Al potere delle parole ho dedicato la maggior parte della mia vita adulta: a partire dall’università, con una tesi sul ruolo della scrittura nel pensiero filosofico, poi con la mia attività saggistica e di traduzione presso Rusconi e Bompiani, fino alla mia nascita come copywriter nell’agenzia Leo Burnett (dopo aver ricevuto un’imbeccata da David Abbott in persona in una libreria di Londra).

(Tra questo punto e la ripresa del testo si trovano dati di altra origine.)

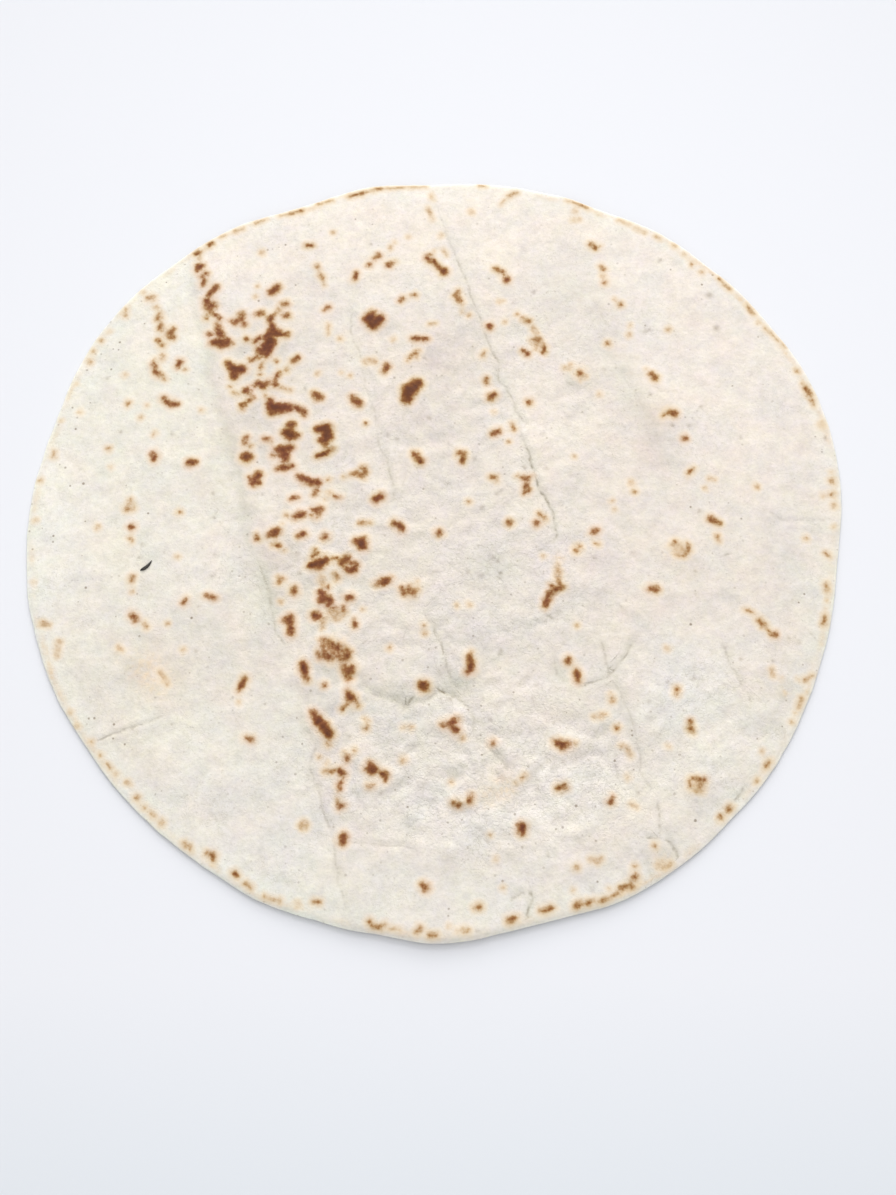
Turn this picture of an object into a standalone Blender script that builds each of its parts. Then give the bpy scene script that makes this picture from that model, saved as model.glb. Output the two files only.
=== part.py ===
"""A plain flatbread lying open: one thin round of soft dough, rolled by hand and baked on a griddle.

The round is a single closed solid. Its underside rests flat on z = 0 and lifts a little along
stretches of the edge. Its upper face carries the soft folds, the puffed and crumpled zone near the
front and the gentle swell of the dough. It thins out towards its edge, which is rounded. A sliver of
burnt flour is stuck on top.

All sizes are in millimetres unless a name says otherwise. +X is to the right, -Y is the front, +Z is
up, and the origin is under the middle of the round, on the surface that it lies on.
"""

import math

import bmesh
import bpy
import numpy as np
from mathutils import Matrix

MM = 0.001

# The round as it was rolled
MEAN_RADIUS = 150.3
THICKNESS = 2.5
# Crests round the edge, how far each crest stands out, and the direction of one crest in degrees
EDGE_SWELLS = (
    (1, 3.1, 84.0),
    (2, 0.6, 38.0),
    (3, 2.1, 37.0),
    (4, 1.1, 38.0),
    (6, 0.7, 16.0),
)
# Direction in degrees, how far the edge stands out there, and half the width in degrees
EDGE_FLATS = (
    (14.0, 0.6, 14.0),
    (34.0, -0.9, 6.0),
    (47.0, -0.7, 6.0),
    (64.0, -1.4, 5.0),
    (74.0, -0.6, 4.0),
    (91.0, -0.3, 5.0),
    (100.0, 1.4, 5.0),
    (112.0, -1.4, 6.0),
    (132.0, -0.9, 5.0),
    (150.0, 0.5, 20.0),
    (163.0, -0.8, 6.0),
    (182.0, 0.7, 12.0),
    (214.0, -0.6, 7.0),
    (246.0, 0.7, 5.0),
    (258.0, -0.6, 20.0),
    (270.0, 1.9, 6.0),
    (286.0, -1.1, 6.0),
    (295.0, 0.8, 8.0),
    (313.0, -0.8, 6.0),
    (339.0, 0.6, 12.0),
    (356.0, -0.8, 6.0),
)

# The rounded edge, seen in section
EDGE_REACH_ABOVE = 2.6
EDGE_REACH_BELOW = 0.8
EDGE_SECTION_DEG = (58.0, 28.0, 0.0, -42.0)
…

Credo che la comunicazione sia qualcosa di vivo, come un organismo: e quindi possa ammalarsi, perdendo salute ed efficacia. Per questo motivo, ho creato la prima metodologia creativa, validata sperimentalmente tramite neuro-marketing, dedicata proprio a potenziare salute ed efficacia della comunicazione, delle persone e delle brand. Si chiama Copywriting d’Azione, e le ho dedicato un libro e un corso universitario (in IULM, a Milano).
Nel 2017 ho creato la prima agenzia creativa open source in Italia, RADS.
Open source significa che la mia metodologia è aperta al contributo dei creativi che vogliono adottarla, ed espanderla. Obiettivo: massimizzare l’efficacia delle creatività massimizzando l’efficienza dei processi creativi.
Dal 2021 sono consulente come Global Creative Director in Healthware International, dove mi occupo di salute, con una metodologia per mettere in salute la comunicazione.